■ Instruction:
Provide an exact copy of the lines from the beginning of the records through the line that includes "sprung pocket clip.", and of no others.

■ Information supplied:
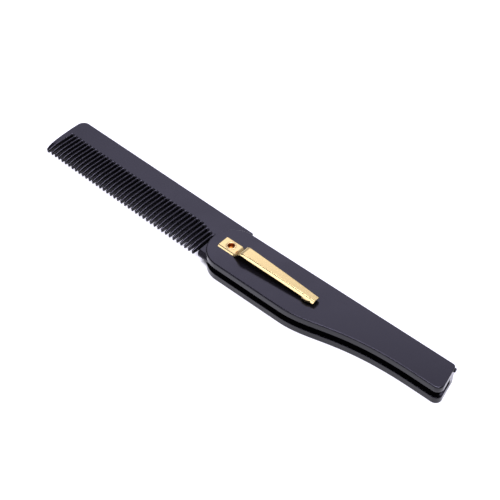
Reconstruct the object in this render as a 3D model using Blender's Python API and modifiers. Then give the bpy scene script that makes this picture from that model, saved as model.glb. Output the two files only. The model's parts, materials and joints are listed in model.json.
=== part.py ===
"""Folding pocket comb: a toothed blade that swings into a slotted handle, with a sprung pocket clip.

Units are metres, +Z up. The comb lies open on the flat underside of its handle. X runs along the
handle towards its free end, the teeth point to -Y, and the backs of blade and handle face +Y.
Every piece is modelled about the rivet, on which the blade turns. An empty carries the whole comb
and sets the middle of its footprint at the world origin.
"""
import math

import bmesh
import bpy
from mathutils import Matrix, Vector

COMB_NAME = "folding_comb"

# Handle: one moulding of two plates joined by a spine along the back
LOWER_PLATE = 0.0024
SLOT_HEIGHT = 0.0028
UPPER_PLATE = 0.0023
HANDLE_HEIGHT = LOWER_PLATE + SLOT_HEIGHT + UPPER_PLATE
HANDLE_BACK = 0.00855
HANDLE_BELLY = -0.0092
HANDLE_NECK = -0.00225
NOSE_X = 0.0012
NOSE_RADIUS = (HANDLE_BACK - HANDLE_BELLY) / 2
BELLY_END = 0.0282
NECK_START = 0.0745
BELLY_PULL = 0.0124
NECK_PULL = 0.0274
FREE_END_BACK = 0.0826
FREE_END_FRONT = 0.0849
FRONT_CORNER = 0.0015
BACK_CORNER = 0.0012
HANDLE_EDGE = 0.00045

# Small stub that the mould's gate leaves at the far back corner
GATE_END = 0.08335
GATE_REACH = 0.0015
GATE_FRONT = 0.0074
GATE_BACK = 0.0083
GATE_LOW = 0.0043
GATE_HIGH = 0.0054

# Slot floor, which is the inner face of the spine
SPINE_START = 0.0001
FLOOR_NEAR = 0.00775
FLOOR_FAR = 0.0051
FLOOR_BEND = 0.011

# Blade
BLADE_THICKNESS = 0.0025
BLADE_BOTTOM = LOWER_PLATE + (SLOT_HEIGHT - BLADE_THICKNESS) / 2
BLADE_MIDDLE = BLADE_BOTTOM + BLADE_THICKNESS / 2
BLADE_BACK = 0.0109
BLADE_TIPS = -0.0078
BLADE_END = -0.08564
GUARD_TIP = -0.0845
HEEL_BOTTOM = -0.00745
END_CORNER = 0.0026
TANG_END = -0.0004
TANG_CORNER = 0.0012
TANG_RADIUS = 0.00745
BACK_EDGE = 0.00035
OPEN_PAST_STRAIGHT = math.radians(1.29)

# Gaps between the teeth, counted from the guard tooth to the heel
GAP_COUNT = 41
GAP_PITCH = 0.001834
FIRST_GAP = -0.08269
GAP_ROOT = 0.0034
ROOT_HALF_WIDTH = 0.00042
TIP_HALF_WIDTH = 0.00060
SHORT_GAPS = 4
SHORT_GAP_STEP = 0.0005
HEEL_LEAN = 0.0005
TOOTH_POINT = 0.0005
POINT_HALF_WIDTH = 0.00078

# Thickness of the blade from the roots of the teeth to their tips
# share of the way to the tips, share of the full thickness
TOOTH_TAPER = (
    (0.00, 1.00),
    (0.30, 0.96),
    (0.55, 0.86),
    (0.75, 0.71),
    (0.90, 0.50),
    (1.00, 0.20),
)
HEEL_CHAMFER = 0.0009

# Rivet, a hollow one whose mouth is flared into the clip
SHANK_RADIUS = 0.0013
RIVET_CLEARANCE = 0.00015
BORE_RADIUS = 0.00105
BORE_DEPTH = 0.0013
HEAD_RADIUS = 0.0023
HEAD_TOP = 0.00105
HEAD_BOTTOM = 0.00025
FLARE_RADIUS = 0.0018

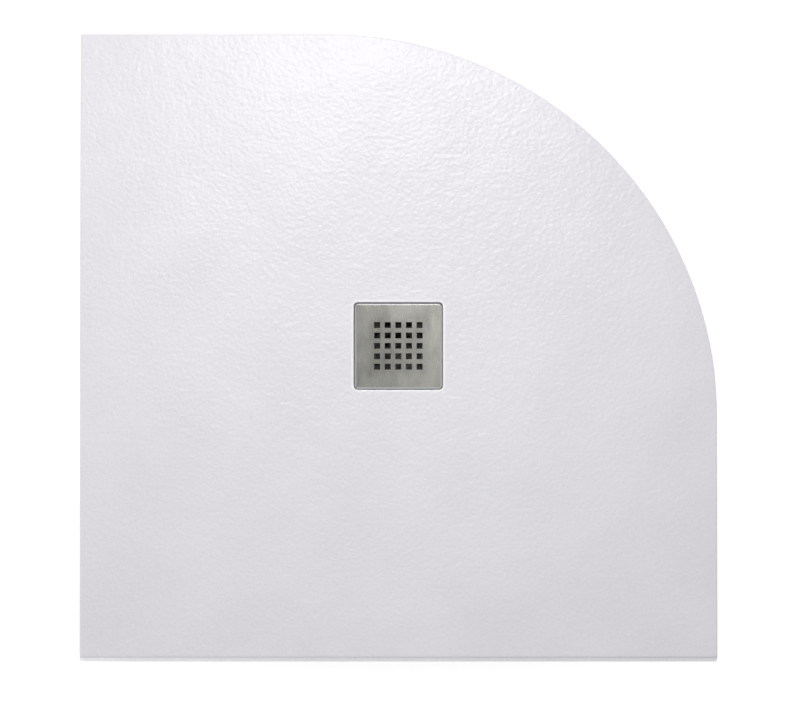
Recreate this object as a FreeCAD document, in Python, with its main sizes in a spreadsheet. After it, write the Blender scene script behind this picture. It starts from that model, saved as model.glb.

■ Result:
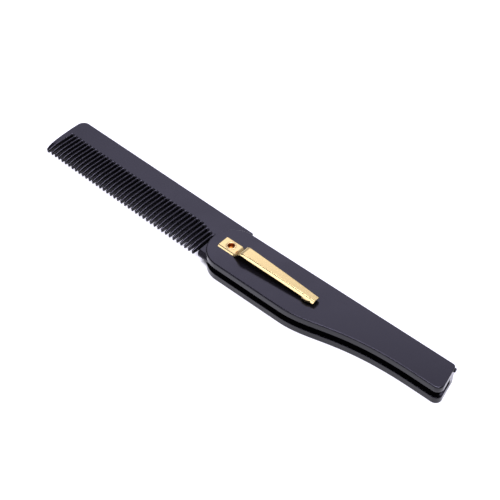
Reconstruct the object in this render as a 3D model using Blender's Python API and modifiers. Then give the bpy scene script that makes this picture from that model, saved as model.glb. Output the two files only. The model's parts, materials and joints are listed in model.json.
=== part.py ===
"""Folding pocket comb: a toothed blade that swings into a slotted handle, with a sprung pocket clip.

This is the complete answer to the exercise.